Accelerating Deep Learning Workloads Through Efficient Multi-Model Execution
- Deepak Narayanan ,
- Keshav Santhanam ,
- Amar Phanishayee ,
- Matei Zaharia
NeurIPS Workshop on Systems for Machine Learning |
Deep neural networks (DNNs) with millions of parameters are increasingly being used in a variety of domains. To keep pace with this growing computational demand, GPUs have become progressively more powerful. However, many multi-model workloads are not able to leverage the available computational capacity.

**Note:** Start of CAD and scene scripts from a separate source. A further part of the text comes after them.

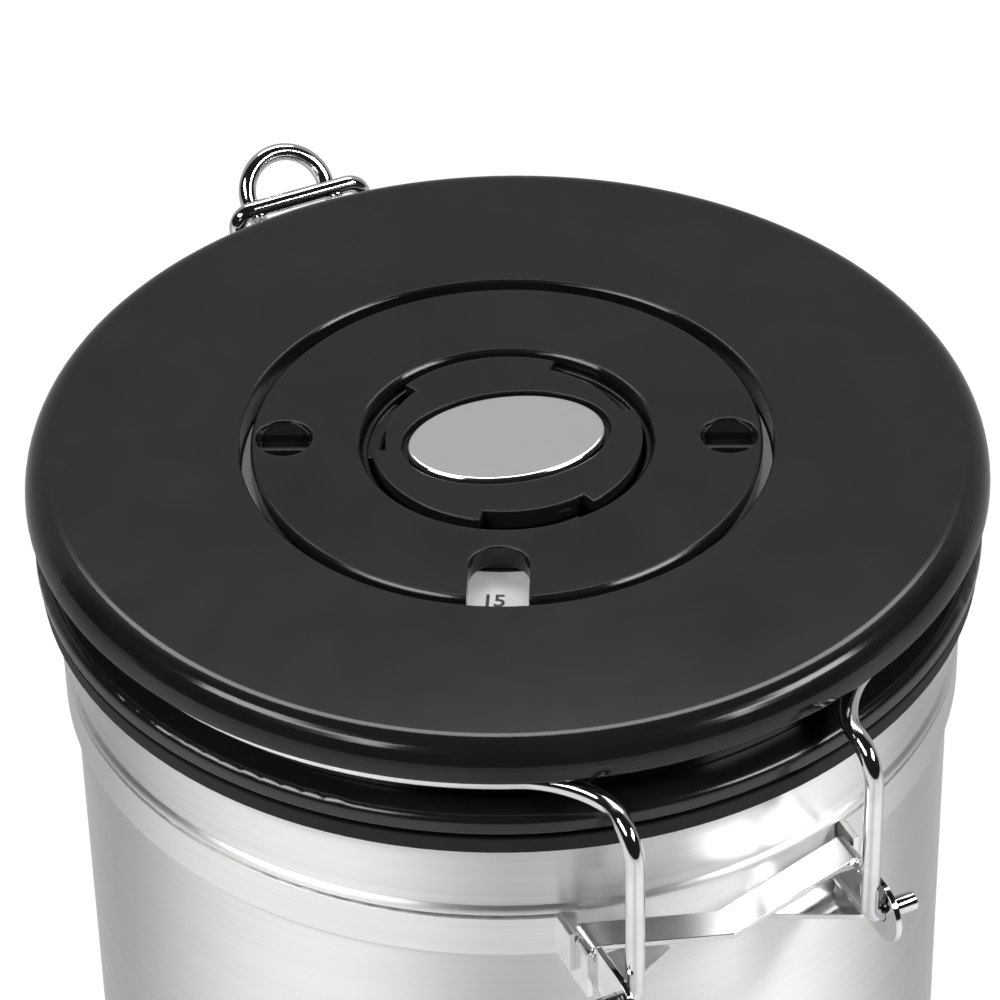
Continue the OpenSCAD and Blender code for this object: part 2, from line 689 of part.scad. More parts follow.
// Wire loop of the latch, from its stubs in the lever up to the crossbar over the tongue
module latch_loop() {
    rise = bar_z - link_z;
    lean = atan((bar_y - link_y) / rise);
    loop_h = norm([rise, bar_y - link_y]);
    corner = 2.4;
    foot = 2;
    stub_in = lever_x - 1.6;
    color(chrome) translate([0, -link_y, link_z]) rotate([lean, 0, 0]) {
        translate([0, 0, loop_h]) rod_x(-loop_x + corner, loop_x - corner, wire_r);
        for (s = [-1, 1]) {
            translate([s * (loop_x - corner), 0, loop_h - corner]) wire_bend(corner, wire_r, s > 0 ? 0 : 90);
            translate([s * loop_x, 0, foot]) cylinder(r = wire_r, h = loop_h - corner - foot);
            translate([s * (loop_x - foot), 0, foot]) wire_bend(foot, wire_r, s > 0 ? 270 : 180);
        }
        rod_x(stub_in, loop_x - foot, wire_r);
        rod_x(-loop_x + foot, -stub_in, wire_r);
    }
}

body_shell();
base_plate();
base_pad();
neck_band();
hinge_bridge();
hinge_lug_left();
hinge_lug_right();
latch_bracket();
latch_pin();
lid_shell();
lid_collar();
lid_gasket();
lid_liner();
liner_screws();
date_card();
dial_washer();
date_dial();
valve_seat();
valve_disc();
valve_filter();
valve_cap();
valve_badge();
badge_tape();
bail_wire();
latch_lever();
latch_loop();
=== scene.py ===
"""Coffee canister with a one-way valve: finishes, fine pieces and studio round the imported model."""

import math

import bpy
from bpy.props import FloatProperty, FloatVectorProperty, IntProperty, PointerProperty
from mathutils import Matrix, Vector


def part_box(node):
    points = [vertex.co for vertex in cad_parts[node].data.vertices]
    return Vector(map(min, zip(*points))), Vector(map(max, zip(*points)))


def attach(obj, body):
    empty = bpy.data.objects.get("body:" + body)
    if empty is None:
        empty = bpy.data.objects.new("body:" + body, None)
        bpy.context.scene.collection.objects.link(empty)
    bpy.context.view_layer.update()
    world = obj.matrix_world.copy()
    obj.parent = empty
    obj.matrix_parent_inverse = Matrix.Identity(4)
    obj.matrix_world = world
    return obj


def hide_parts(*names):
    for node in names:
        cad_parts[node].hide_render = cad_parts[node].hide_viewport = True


bl_info = {
    "name": "Coffee Canister",
    "version": (1, 0, 0),
    "blender": (4, 5, 0),
    "location": "3D View > Sidebar > Canister",
    "description": "Finishes, fine pieces and studio for a steel coffee canister",
    "category": "Add Mesh",
}

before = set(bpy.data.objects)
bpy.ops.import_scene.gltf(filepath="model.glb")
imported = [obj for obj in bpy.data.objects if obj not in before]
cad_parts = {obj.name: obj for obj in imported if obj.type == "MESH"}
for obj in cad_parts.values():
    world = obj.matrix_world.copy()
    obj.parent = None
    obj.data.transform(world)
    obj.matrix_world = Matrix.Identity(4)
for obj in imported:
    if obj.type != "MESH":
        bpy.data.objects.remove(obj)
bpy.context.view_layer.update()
MM = 0.001

LID_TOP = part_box("lid_shell")[1][2]
HINGE_OUT = 71.6 * MM
HINGE_DROP = 34.0 * MM
HINGE = Vector((0.0, HINGE_OUT, LID_TOP - HINGE_DROP))
WINDOW_TURN = math.radians(62.7)
BADGE_TURN = math.radians(168.0)

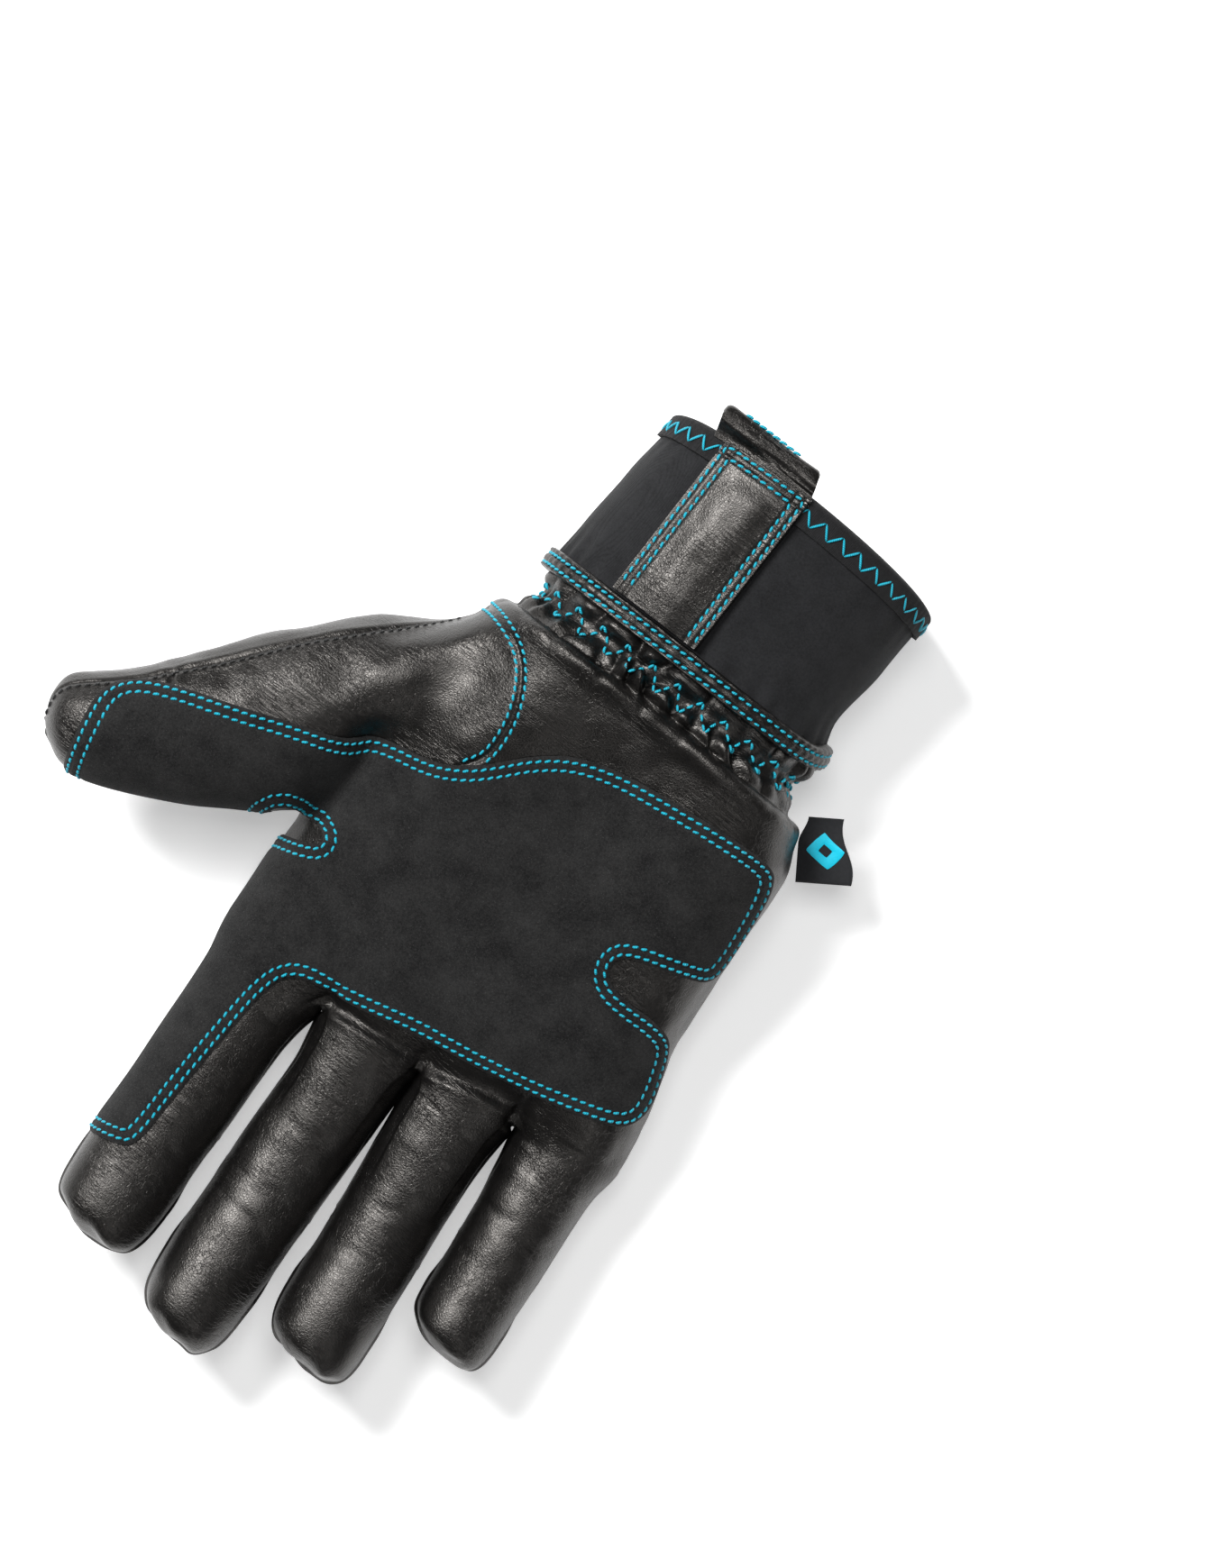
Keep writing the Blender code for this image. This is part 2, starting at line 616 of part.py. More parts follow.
def add_hand(skin, joints):
    trims = hand_trims(skin, joints)
    forks = {"crotch_fork_2": "crotch_fork_little_ring", "crotch_fork_4": "crotch_fork_ring_middle",
             "crotch_fork_6": "crotch_fork_middle_index"}
    add_object("back_panel", *shell(skin, skin.tagged("back_panel"), 0.0, LEATHER, trims), "leather")
    palm_side = shell(skin, skin.tagged("palm_panel"), 0.0, LEATHER, trims)
    palm = add_object("palm_panel", *palm_side, "leather")
    cut_by(palm, outline_cutter("thenar_hole", grown(THENAR_OUTLINE, SEAM_GAP / 2), *CUT_SPAN), "DIFFERENCE")
    thenar = add_object("thenar_panel", *palm_side, "leather")
    inside = grown(THENAR_OUTLINE, -SEAM_GAP / 2)
    cut_by(thenar, outline_cutter("thenar_outline", inside, *CUT_SPAN), "INTERSECT")
    for tag, name in forks.items():
        add_object(name, *shell(skin, skin.tagged(tag), 0.0, LEATHER, trims), "leather")
    every = skin.tagged("back_panel", "palm_panel", *forks)
    depth = LEATHER + LAYER_GAP
    hemmed = hand_trims(skin, joints, [(Hem(), 0, 0)])
    add_object("hand_insert", *shell(skin, every, depth, depth + INSERT, hemmed), "insert")


def add_digit(skin, joints, digit):
    """The leather panels and the insert of a digit's base and tip."""
    for number, part in enumerate(("base", "tip")):
        trims = trims_for(joints, digit, part)
        origin = joints[digit][number].pivot
        panels = [f"{digit}_front_{part}", f"{digit}_back_{part}"]
        if part == "base":
            panels += [f"{digit}_fork_thumb_side", f"{digit}_fork_little_side"]
        panels = [tag for tag in panels if tag in skin.tags]
        for tag in panels:
            add_object(tag, *shell(skin, skin.tagged(tag), 0.0, LEATHER, lambda _: trims), "leather", origin)
        depth = LEATHER + LAYER_GAP
        solid = shell(skin, skin.tagged(*panels), depth, depth + INSERT, lambda _: trims)
        add_object(f"{digit}_insert_{part}", *solid, "insert", origin)


def add_patch(skin, joints):
    """The grip patch, one piece on the real glove, split where the index finger and the thumb bend."""
    digit_cutter = outline_cutter("patch_outline", PATCH_OUTLINE, *CUT_SPAN)
    palm_cutter = outline_cutter("palm_patch_outline", PATCH_OUTLINE, PALM_PATCH_LOW, CUT_SPAN[1])
    stretches = {"palm_patch": (skin.tagged("palm_panel"), hand_trims(skin, joints), Vector())}
    for digit in ("index", "thumb"):
        for number, part in enumerate(("base", "tip")):
            trims = trims_for(joints, digit, part)
            stretches[f"{digit}_patch_{part}"] = (
                skin.tagged(f"{digit}_front_{part}"), lambda _, t=trims: t, joints[digit][number].pivot)
    for name, (faces, trims, origin) in stretches.items():
        made = add_object(name, *shell(skin, faces, -LAYER_GAP - PATCH, -LAYER_GAP, trims), "suede", origin)
        cut_by(made, palm_cutter if name == "palm_patch" else digit_cutter, "INTERSECT")


def add_wrist_and_cuff():
    gather_y = [y for y, *_ in GATHER_SECTIONS]
    pivot = Vector((0.0, WRIST_Y, WRIST_Z))
    gather = band_profile(gather_y[2], gather_y[0], 0.0, -LEATHER, [gather_y[1]])
    add_object("wrist_gather", *sweep(gather, GATHER_SECTIONS), "leather")
    under = -LEATHER - LAYER_GAP
    elastic = band_profile(*ELASTIC_SPAN, under, under - ELASTIC, [gather_y[1]])
    add_object("wrist_elastic", *sweep(elastic, GATHER_SECTIONS), "elastic")
    under -= ELASTIC + LAYER_GAP
    insert = band_profile(gather_y[2], gather_y[0], under, under - INSERT, [gather_y[1]])
    add_object("wrist_insert", *sweep(insert, GATHER_SECTIONS), "insert")

    low, high = SLEEVE_SECTIONS[-1][0], SLEEVE_SECTIONS[0][0]
    sleeve = band_profile(low, high, 0.0, -SLEEVE, SLEEVE_RINGS)
    add_object("cuff_sleeve", *sweep(sleeve, SLEEVE_SECTIONS), "neoprene", pivot)
    binding = band_profile(*BINDING_SPAN, LAYER_GAP + BINDING, LAYER_GAP)
    add_object("cuff_binding", *sweep(binding, SLEEVE_SECTIONS), "leather", pivot)
    edge, outside, inside = low - LAYER_GAP, LAYER_GAP, -SLEEVE - LAYER_GAP
    trim = [(low + TRIM_WIDTH, outside + TRIM), (edge - TRIM, outside + TRIM), (edge - TRIM, inside - TRIM),
            (low + TRIM_WIDTH, inside - TRIM), (low + TRIM_WIDTH, inside), (edge, inside),
            (edge, outside), (low + TRIM_WIDTH, outside)]
    add_object("cuff_trim", *sweep(trim[::-1], SLEEVE_SECTIONS), "elastic", pivot)


def strip(path, xs, thickness):
    """A flat strip: path is a line of (y, z, y normal, z normal), spanned between two x at each step."""
    points, faces = [], []
    for (y, z, ny, nz), (x0, x1) in zip(path, xs):
        for x, depth in ((x0, 0.0), (x1, 0.0), (x1, thickness), (x0, thickness)):
            points.append(Vector((x, y + ny * depth, z + nz * depth)))
    for k in range(len(path) - 1):
        for j in range(4):
            i = (j + 1) % 4
            faces.append((k * 4 + j, (k + 1) * 4 + j, (k + 1) * 4 + i, k * 4 + i))
    last = (len(path) - 1) * 4
    faces += [(0, 1, 2, 3), (last + 3, last + 2, last + 1, last)]
    return points, faces


def cuff_top(y, x, grow):
    """z of the cuff's palm-side surface at a place, grow mm outside the sleeve."""
    _, cx, half_width, half_height = section_at(SLEEVE_SECTIONS, y)
    share = min(0.99, abs(x - cx) / (half_width + grow))
    return WRIST_Z + (half_height + grow) * (1 - share ** OVAL_POWER) ** (1 / OVAL_POWER)


def add_pull_tab():
    """The leather strip sewn along the cuff, over the trim, and the loop that carries on past the edge."""
    clear = 2 * LAYER_GAP + TRIM
    across = [TAB_X[0] + (TAB_X[1] - TAB_X[0]) * k / 6 for k in range(7)]
    ends = [TAB_SPAN[0] + (TAB_SPAN[1] - TAB_SPAN[0]) * k / 4 for k in range(5)]
    points, faces = [], []
    for y in ends:
        for depth in (0.0, TAB):
            points += [Vector((x, y, cuff_top(y, x, clear) + depth)) for x in across]
    n = len(across)
    for k in range(len(ends) - 1):
        low, high = k * 2 * n, (k + 1) * 2 * n
        for j in range(n - 1):
            faces.append((low + j, high + j, high + j + 1, low + j + 1))
            faces.append((low + n + j, low + n + j + 1, high + n + j + 1, high + n + j))
        faces.append((low, low + n, high + n, high))
        faces.append((low + n - 1, high + n - 1, high + 2 * n - 1, low + 2 * n - 1))
    last = (len(ends) - 1) * 2 * n
    for j in range(n - 1):
        faces.append((j, j + 1, n + j + 1, n + j))
        faces.append((last + j + 1, last + j, last + n + j, last + n + j + 1))
    add_object("pull_tab", points, faces, "leather", Vector((0.0, WRIST_Y, WRIST_Z)))

    start_y = TAB_SPAN[0] - LOOP_GAP
    middle_z = cuff_top(start_y, sum(TAB_X) / 2, clear) + TAB / 2 - LOOP_HALF
    bend_y = start_y - LOOP_REACH + LOOP_HALF
    path = [(start_y, middle_z + LOOP_HALF, 0.0, -1.0)]
    for k in range(LOOP_SIDES + 1):
        angle = math.pi * k / LOOP_SIDES
        path.append((bend_y - LOOP_HALF * math.sin(angle), middle_z + LOOP_HALF * math.cos(angle),
                     math.sin(angle), -math.cos(angle)))
    path.append((start_y - LOOP_SHORT, middle_z - LOOP_HALF, 0.0, 1.0))
    xs = []
    for y, *_ in path:
        slide = LOOP_SKEW * (start_y - y) / LOOP_REACH
        xs.append((TAB_X[0] + slide, TAB_X[1] + slide))
    hinge = Vector((sum(TAB_X) / 2, start_y, middle_z + LOOP_HALF - LOOP / 2))
    add_object("pull_loop", *strip(path, xs, LOOP), "leather", hinge)
    report_hinge("pull_loop_fold", hinge, Vector((1.0, 0.0, 0.0)))


def add_label():
    """A flag of woven tape, sewn into the seam on the little finger's side."""
    (x0, y0), (x1, y1) = LABEL_SEAM
    seam = Vector((x1 - x0, y1 - y0, 0.0))
    out = Vector((seam.y, -seam.x, 0.0)).normalized() * LABEL_REACH
    out = out if out.x < 0 else -out
    start = Vector((x0, y0, LABEL_Z)) + out * LABEL_CLEAR
    corners = [start, start + seam, start + seam + out, start + out]
    points = corners + [p + Vector((0.0, 0.0, LABEL)) for p in corners]
    faces = [(3, 2, 1, 0), (4, 5, 6, 7), (0, 1, 5, 4), (1, 2, 6, 5), (2, 3, 7, 6), (3, 0, 4, 7)]
    if (corners[1] - corners[0]).cross(corners[3] - corners[0]).z < 0:
        faces = [face[::-1] for face in faces]
    add_object("side_label", points, faces, "label", start)
    report_hinge("label_fold", start + Vector((0.0, 0.0, LABEL / 2)), seam.normalized())


def report_hinge(name, pivot, axis):
    """Prints where a hinge is and which way its axis points, in metres."""
    print("HINGE", name, [round(v * MM, 5) for v in pivot], [round(v, 5) for v in axis])


def main():
    for old in list(bpy.data.objects):
        bpy.data.objects.remove(old)
    skin = Skin(hand_cage())
    joints = digit_joints(skin)
    add_hand(skin, joints)
    for digit in [*FINGERS, "thumb"]:
        add_digit(skin, joints, digit)
    add_patch(skin, joints)
    add_wrist_and_cuff()
    add_pull_tab()
    add_label()
    report_hinge("wrist_flex", Vector((0.0, WRIST_Y, WRIST_Z)), Vector((1.0, 0.0, 0.0)))
    for digit, (knuckle, middle) in joints.items():
        report_hinge(f"{digit}_knuckle", knuckle.pivot, knuckle.axis)
        report_hinge(f"{digit}_bend", middle.pivot, middle.axis)


main()
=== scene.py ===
"""The looks of the cryogenic glove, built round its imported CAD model.

All of the leather comes from one skin: the same coarse cage that the CAD panels were cut from, subdivided
finely, creased and puckered, and cut into the same panels. So every piece lies where its CAD node does, and
two pieces that meet share their edge. Lengths are in mm until a mesh is made, and +Y runs from the cuff to
the fingertips, +X to the thumb side and +Z out of the palm.
"""
import json
import math

import bpy
import numpy as np
from mathutils import Matrix, Vector
from mathutils.bvhtree import BVHTree
from mathutils.kdtree import KDTree


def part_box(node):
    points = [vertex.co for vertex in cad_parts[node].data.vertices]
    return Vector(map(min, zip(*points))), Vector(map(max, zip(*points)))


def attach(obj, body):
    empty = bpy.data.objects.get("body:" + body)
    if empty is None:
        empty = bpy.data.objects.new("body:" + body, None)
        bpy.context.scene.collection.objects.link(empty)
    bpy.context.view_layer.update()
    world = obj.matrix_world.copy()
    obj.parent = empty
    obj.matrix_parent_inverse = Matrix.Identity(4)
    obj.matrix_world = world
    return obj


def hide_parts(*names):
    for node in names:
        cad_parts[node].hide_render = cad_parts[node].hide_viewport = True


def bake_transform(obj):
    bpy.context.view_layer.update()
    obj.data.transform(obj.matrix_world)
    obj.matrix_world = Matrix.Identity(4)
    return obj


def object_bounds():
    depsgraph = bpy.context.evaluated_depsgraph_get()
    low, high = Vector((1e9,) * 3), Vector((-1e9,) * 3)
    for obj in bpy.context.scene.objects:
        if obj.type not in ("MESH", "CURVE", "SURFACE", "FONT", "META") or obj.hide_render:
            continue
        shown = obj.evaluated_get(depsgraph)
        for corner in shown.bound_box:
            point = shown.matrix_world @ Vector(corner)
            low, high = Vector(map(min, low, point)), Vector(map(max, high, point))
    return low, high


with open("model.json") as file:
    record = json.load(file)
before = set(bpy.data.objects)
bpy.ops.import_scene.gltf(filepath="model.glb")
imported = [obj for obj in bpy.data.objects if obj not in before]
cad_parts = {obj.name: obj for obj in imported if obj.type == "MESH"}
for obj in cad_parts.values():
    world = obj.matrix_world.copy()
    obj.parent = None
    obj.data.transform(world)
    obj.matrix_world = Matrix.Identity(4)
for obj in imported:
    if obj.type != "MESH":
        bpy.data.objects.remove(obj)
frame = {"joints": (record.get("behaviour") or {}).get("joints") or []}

CAD_LOW, CAD_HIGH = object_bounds()
MM = 0.001
JOINTS = {joint["name"]: joint for joint in frame["joints"]}

# ---------------------------------------------------------------- sizes

LEATHER = 1.1                       # thicknesses of the layers
PATCH = 0.95
INSERT_DEPTHS = (2.3, 4.8)
WRIST_INSERT_DEPTHS = (3.6, 6.0)
WRIST_ELASTIC_DEPTHS = (2.3, 3.2)
WRIST_CUT = -44.0                   # the leather beyond this is cut into the wrist's pieces
SKIN_LEVELS, LINING_LEVELS = 4, 2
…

For example, model search applications uses smaller models to automatically design model architectures for a given task, and low-latency model serving applications use a small minibatch size. We show that the natural baseline of simply launching GPU operations from different models in parallel fails to provide substantial speedups due to data transfer, memory-bound kernels, and the overhead of kernel launches for short-duration kernels. We propose HiveMind, a system that optimizes multi-model deep learning workloads through several techniques. HiveMind optimizes a “model batch” by performing cross-model operator fusion, and sharing I/O across models. HiveMind then uses a parallel runtime to efficiently execute this fused graph. Preliminary results show HiveMind can accelerate simple hyperparameter tuning and multi-model inference workloads by up to 10x on NVIDIA P100 and V100 GPUs compared to sequential model execution.